Jambi Seru – Anggota Komisi VIII Dewan Perwakilan Rakyat RI (DPR RI) dari Fraksi PKS, Bukhori Yusuf, menilai aturan penggunaan pengeras suara atau towa di Masjid dan Musala, secara substansi mengabaikan dinamika kondisi sosiologis dan kultural masyarakat setempat.
Mengingat, kata Bukhori, jangkauan dari edaran tersebut tidak hanya dialamatkan kepada masjid atau musala yang berada di wilayah perkotaan, tetapi juga di wilayah pedesaan.
Adapun aturan terkait yang dikritik, yakni Surat Edaran No.5 Tahun 2022 tentang Pedoman Penggunaan Pengeras Suara di Masjid dan Musala.

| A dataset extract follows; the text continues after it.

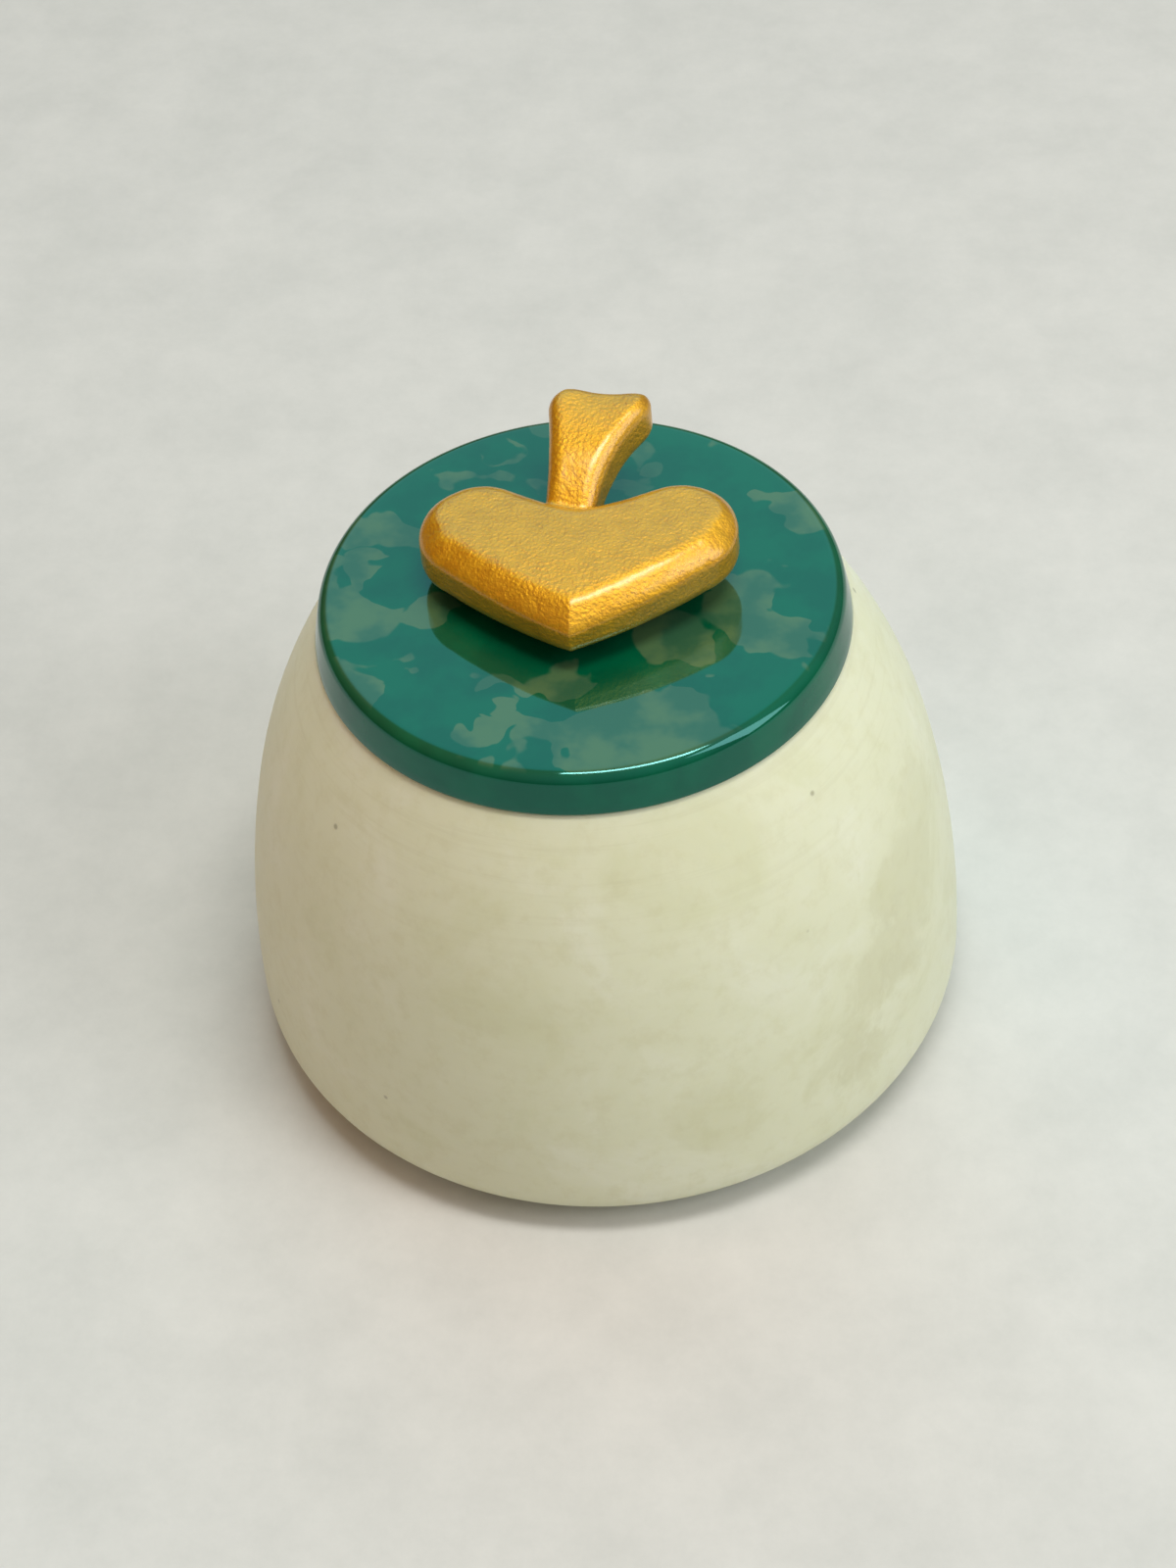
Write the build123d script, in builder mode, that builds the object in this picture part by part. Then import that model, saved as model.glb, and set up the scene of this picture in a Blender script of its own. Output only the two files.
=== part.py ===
"""Round turned-stone trinket box with a green resin lid and a gilded heart-and-tail knob.

Millimetres, +Z up. The origin is the centre of the base pad's underside, which rests on the table.
The heart's tip points to -Y and its tail to +Y. The lid lifts straight up along +Z.
"""
import os

from build123d import *

os.makedirs("parts", exist_ok=True)

# ---- driving dimensions -------------------------------------------------------------------------

# stone body, turned on a lathe
body_height = 55.3
belly_radius = 40.9
base_lift = 0.5
base_edge_radius = 6.5
shoulder_start = (38.0, 33.4)
rim_radius = 28.8
rim_round = 0.5

# hollow inside the body
mouth_radius = 24.0
mouth_depth = 6.8
cavity_radius = 35.0
cavity_widest_height = 22.0
cavity_floor_height = 6.0
cavity_corner_radius = 7.0

# felt pieces
base_pad_radius = 29.0
base_pad_thickness = 1.2
base_recess_gap = 0.4
liner_radius = 27.0
liner_thickness = 1.5

# lid disc and the plug glued under it
lid_gap = 0.1
lid_bottom_radius = 29.2
lid_side_radius = 28.2
lid_thickness = 4.9
lid_edge_round = 1.6
lid_under_round = 0.3
plug_clearance = 0.3
plug_thickness = 5.0
plug_chamfer = 0.8

# screw and washer that hold the knob, M4 by 12
screw_radius = 2.0
screw_length = 12.0
screw_head_radius = 3.8
screw_head_height = 2.2
screw_head_round = 0.9
drive_slot_width = 1.0
drive_slot_length = 4.2
drive_slot_depth = 1.2
clearance_hole_radius = 2.2
thread_core_radius = 1.65
washer_radius = 5.0
washer_thickness = 0.8
counterbore_radius = 5.6

# heart of the knob, one casting with the tail and the post
heart_thickness = 6.7
heart_gap = 2.05
heart_tip_depth = 13.3
heart_side_end = (14.05, -4.45)
cleft_half_width = 5.6
cleft_height = 5.3
lobe_top = 7.8
cleft_round = 1.6
heart_edge_round = 2.7

# tail of the knob
tail_tilt = 15.0
tail_start = 1.0
tail_neck = 4.2
tail_end = 18.6
tail_notch = 0.6
tail_neck_half_width = 2.8
tail_end_half_width = 6.0
tail_thickness = 5.6
tail_edge_round = 1.9
tail_corner_round = 2.2

# post under the heart
post_radius = 4.2
post_foot_radius = 5.4
post_foot_height = 0.8
thread_depth = 5.0

# ---- heights that follow ------------------------------------------------------------------------

lid_underside = body_height + lid_gap
lid_top = lid_underside + lid_thickness
plug_underside = lid_underside - plug_thickness
counterbore_depth = screw_head_height + washer_thickness
washer_top = plug_underside + counterbore_depth
screw_seat = washer_top - washer_thickness
heart_underside = lid_top + heart_gap
heart_middle = heart_underside + heart_thickness / 2
plug_radius = mouth_radius - plug_clearance


# ---- stone body: thick walls, undercut hollow, recess for the pad -------------------------------

with BuildPart() as stone_body:
    with BuildSketch(Plane.XZ):
        with BuildLine():
            base = Line((0, base_lift), (belly_radius - base_edge_radius, base_lift))
            base_edge = TangentArc(
                base @ 1, (belly_radius, base_lift + base_edge_radius), tangent=base % 1
            )
            wall = TangentArc(base_edge @ 1, shoulder_start, tangent=base_edge % 1)
            shoulder = TangentArc(wall @ 1, (rim_radius, body_height), tangent=wall % 1)
            rim = Line(shoulder @ 1, (mouth_radius, body_height))
            mouth = Line(rim @ 1, (mouth_radius, body_height - mouth_depth))
            widest = (cavity_radius, cavity_widest_height)
            lower_wall = Line(widest, (cavity_radius, cavity_floor_height + cavity_corner_radius))
            under_shoulder = TangentArc(widest, mouth @ 1, tangent=(0, 1))
            corner_end = (cavity_radius - cavity_corner_radius, cavity_floor_height)
            corner = TangentArc(lower_wall @ 1, corner_end, tangent=(0, -1))
            floor = Line(corner @ 1, (0, cavity_floor_height))
            Line(floor @ 1, base @ 0)
        make_face()
    revolve(axis=Axis.Z)
    rim_edges = stone_body.edges().filter_by(GeomType.CIRCLE).group_by(Axis.Z)[-1]
    fillet(rim_edges, radius=rim_round)
    with BuildSketch(Plane.XY.offset(base_lift)):
        Circle(base_pad_radius + base_recess_gap)
    extrude(amount=base_pad_thickness - base_lift, mode=Mode.SUBTRACT)
stone_body.part.label = "stone_body"
export_step(stone_body.part, "parts/stone_body.step")


# ---- felt disc stuck in the base recess, which the box stands on --------------------------------

with BuildPart() as base_pad:
    Cylinder(base_pad_radius, base_pad_thickness, align=(Align.CENTER, Align.CENTER, Align.MIN))
base_pad.part.label = "base_pad"
export_step(base_pad.part, "parts/base_pad.step")


# ---- felt disc that lines the floor of the hollow -----------------------------------------------

with BuildPart() as felt_liner:
    with BuildSketch(Plane.XY.offset(cavity_floor_height)):
        Circle(liner_radius)
    extrude(amount=liner_thickness)
felt_liner.part.label = "felt_liner"
export_step(felt_liner.part, "parts/felt_liner.step")


# ---- lid disc: a polished plate with a rounded top edge -----------------------------------------

with BuildPart() as lid_disc:
    with BuildSketch(Plane.XZ):
        with BuildLine():
            Polyline(
                (clearance_hole_radius, lid_underside),
                (lid_bottom_radius, lid_underside),
                (lid_side_radius, lid_top),
                (clearance_hole_radius, lid_top),
                close=True,
            )
        make_face()
    revolve(axis=Axis.Z)
    outer_top = lid_disc.edges().group_by(Axis.Z)[-1].sort_by(SortBy.RADIUS)[-1]
    fillet(outer_top, radius=lid_edge_round)
    outer_bottom = lid_disc.edges().group_by(Axis.Z)[0].sort_by(SortBy.RADIUS)[-1]
    fillet(outer_bottom, radius=lid_under_round)
lid_disc.part.label = "lid_disc"
export_step(lid_disc.part, "parts/lid_disc.step")


# ---- plug under the disc: drops into the mouth and keeps the lid centred ------------------------

with BuildPart() as lid_plug:
    with BuildSketch(Plane.XY.offset(plug_underside)):
        Circle(plug_radius)
    extrude(amount=plug_thickness)
    lower_edge = lid_plug.edges().sort_by(Axis.Z)[0]
    chamfer(lower_edge, length=plug_chamfer)
    with Locations(Plane(origin=(0, 0, plug_underside), z_dir=(0, 0, -1))):
        CounterBoreHole(clearance_hole_radius, counterbore_radius, counterbore_depth)
lid_plug.part.label = "lid_plug"
export_step(lid_plug.part, "parts/lid_plug.step")


# ---- washer under the screw head ----------------------------------------------------------------

with BuildPart() as knob_washer:
    with BuildSketch(Plane.XY.offset(screw_seat)):
        Circle(washer_radius)
        Circle(clearance_hole_radius, mode=Mode.SUBTRACT)
    extrude(amount=washer_thickness)
knob_washer.part.label = "knob_washer"
export_step(knob_washer.part, "parts/knob_washer.step")


# ---- pan-head screw, driven from inside the lid up into the post --------------------------------

with BuildPart() as knob_screw:
    with BuildSketch(Plane.XY.offset(screw_seat)):
        Circle(screw_head_radius)
    extrude(amount=-screw_head_height)
    head_rim = knob_screw.edges().sort_by(Axis.Z)[0]
    fillet(head_rim, radius=screw_head_round)
    with BuildSketch(Plane.XY.offset(screw_seat)):
        Circle(screw_radius)
    extrude(amount=screw_length)
    shank_end = knob_screw.edges().sort_by(Axis.Z)[-1]
    chamfer(shank_end, length=0.4)
    with BuildSketch(Plane.XY.offset(screw_seat - screw_head_height)):
        Rectangle(drive_slot_length, drive_slot_width)
        Rectangle(drive_slot_width, drive_slot_length)
    extrude(amount=drive_slot_depth, mode=Mode.SUBTRACT)
knob_screw.part.label = "knob_screw"
export_step(knob_screw.part, "parts/knob_screw.step")


# ---- tail of the knob: a rising stem that flares to a notched end -------------------------------

tail_plane = Plane(origin=(0, 0, heart_middle)).rotated((tail_tilt, 0, 0))
tail_normal = Axis(tail_plane.origin, tail_plane.z_dir)
with BuildPart() as knob_tail:
    with BuildSketch(tail_plane):
        with BuildLine():
            stem_root = Line((0, tail_start), (tail_neck_half_width, tail_start))
            stem = Line(stem_root @ 1, (tail_neck_half_width, tail_neck))
            flare = TangentArc(stem @ 1, (tail_end_half_width, tail_end), tangent=stem % 1)
            Line(flare @ 1, (0, tail_end - tail_notch))
            mirror(about=Plane.YZ)
        make_face()
    extrude(amount=tail_thickness / 2, both=True)
    end_corners = knob_tail.edges().filter_by(tail_normal).sort_by(Axis.Y)[-2:]
    fillet(end_corners, radius=tail_corner_round)
    tail_faces = knob_tail.faces().filter_by(tail_normal)
    fillet(tail_faces.edges(), radius=tail_edge_round)


# ---- heart, post and tail: one gilded casting, tapped from below --------------------------------

with BuildPart() as knob:
    with BuildSketch(Plane.XY.offset(heart_underside)):
        with BuildLine():
            side = Line((0, -heart_tip_depth), heart_side_end)
            lobe = TangentArc(side @ 1, (cleft_half_width, cleft_height), tangent=side % 1)
            Line(lobe @ 1, (0, cleft_height))
            mirror(about=Plane.YZ)
        make_face()
    extrude(amount=heart_thickness)
    upright_edges = knob.edges().filter_by(Axis.Z).filter_by_position(Axis.Y, 0, lobe_top)
    fillet(upright_edges.filter_by(lambda edge: abs(edge.center().X) > 1), radius=cleft_round)
    outline_edges = knob.edges().group_by(Axis.Z)
    fillet(outline_edges[0] + outline_edges[-1], radius=heart_edge_round)
    add(knob_tail.part)
    with BuildSketch(Plane.XY.offset(lid_top)):
        Circle(post_foot_radius)
    extrude(amount=post_foot_height)
    with BuildSketch(Plane.XY.offset(lid_top)):
        Circle(post_radius)
    extrude(amount=heart_gap + heart_edge_round)
    with BuildSketch(Plane.XY.offset(lid_top)):
        Circle(thread_core_radius)
    extrude(amount=thread_depth, mode=Mode.SUBTRACT)
knob.part.label = "knob"
export_step(knob.part, "parts/knob.step")
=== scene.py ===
"""Looks of a round stone trinket box with a green polished lid and a gilded heart knob, in metres."""
from math import atan2, cos, hypot, pi, radians, sin, tan

import bmesh
import bpy
import numpy as np
import openvdb
from mathutils import Matrix, Vector, noise


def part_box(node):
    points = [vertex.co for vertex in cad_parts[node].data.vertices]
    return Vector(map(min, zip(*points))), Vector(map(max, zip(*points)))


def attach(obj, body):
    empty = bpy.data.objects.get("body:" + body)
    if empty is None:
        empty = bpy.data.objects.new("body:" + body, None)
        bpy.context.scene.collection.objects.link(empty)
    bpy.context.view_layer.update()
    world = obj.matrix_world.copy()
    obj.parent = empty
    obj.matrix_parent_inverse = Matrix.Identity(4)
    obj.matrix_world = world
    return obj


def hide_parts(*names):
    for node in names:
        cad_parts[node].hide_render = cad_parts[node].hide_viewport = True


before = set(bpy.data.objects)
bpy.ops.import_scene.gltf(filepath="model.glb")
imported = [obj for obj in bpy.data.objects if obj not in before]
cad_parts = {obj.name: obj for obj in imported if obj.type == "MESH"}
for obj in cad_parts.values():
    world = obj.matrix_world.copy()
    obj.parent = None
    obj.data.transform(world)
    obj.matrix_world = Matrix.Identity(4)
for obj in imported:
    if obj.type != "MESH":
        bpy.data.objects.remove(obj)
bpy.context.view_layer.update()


# ---- Camera -------------------------------------------------------------------------------------
# A short telephoto held over the table, looking down by about 46 degrees at the heart's tip side and
# a little from the right. It is tipped sideways by 5 degrees, as a phone in the hand is.

# Sizes are in millimetres, and MM turns them into metres. Only the table and the lamps are in metres.
MM = 0.001
camera_azimuth = radians(9.25)
camera_back, camera_height = 276.63 * MM, 318.70 * MM
camera_pitch, camera_yaw, camera_roll = radians(46.248), radians(-0.217), radians(-5.023)
heading = camera_yaw - camera_azimuth
forward = Vector((sin(heading) * cos(camera_pitch), cos(heading) * cos(camera_pitch), -sin(camera_pitch)))
level = Vector((cos(heading), -sin(heading), 0))
upward = level.cross(forward)
right = cos(camera_roll) * level + sin(camera_roll) * upward
top = cos(camera_roll) * upward - sin(camera_roll) * level
camera = bpy.data.objects.new("camera", bpy.data.cameras.new("camera"))
bpy.context.scene.collection.objects.link(camera)
camera.data.sensor_width, camera.data.lens = 36, 81
camera.data.clip_start = 0.01
turn = Matrix((right, top, -forward)).transposed()
place = Vector((sin(camera_azimuth) * camera_back, -cos(camera_azimuth) * camera_back, camera_height))
camera.matrix_world = Matrix.Translation(place) @ turn.to_4x4()
bpy.context.scene.camera = camera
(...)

Bukhori memaparkan bahwa penggunaan pengeras suara di Masjid adalah tradisi umat Islam di Indonesia. Bagi masyarakat tradisional yang komunal, mereka relatif memiliki penerimaan yang lebih positif terhadap tradisi melantunkan azan, zikir, atau pengajian dengan suara keras melalui pengeras suara baik di Masjid atau Musala.
“Selain alasan bahwa di dalam budaya komunal setiap laku individu terkonstruksi secara alamiah untuk mengutamakan kepentingan umum, tradisi tersebut juga tidak menemukan masalah ketika diterapkan di lingkungan yang homogen seperti pedesaan,” kata Bukhori dalam keterangannya, Selasa (22/2/2022), dilansir laman Suara.com (media partner Jambiseru.com).
Ditambahkan, dalam konstruksi kebudayaan masyarakat di pedesaan, bunyi keras tersebut telah menjelma sebagai ‘soundscape’ atau bunyi lingkungan.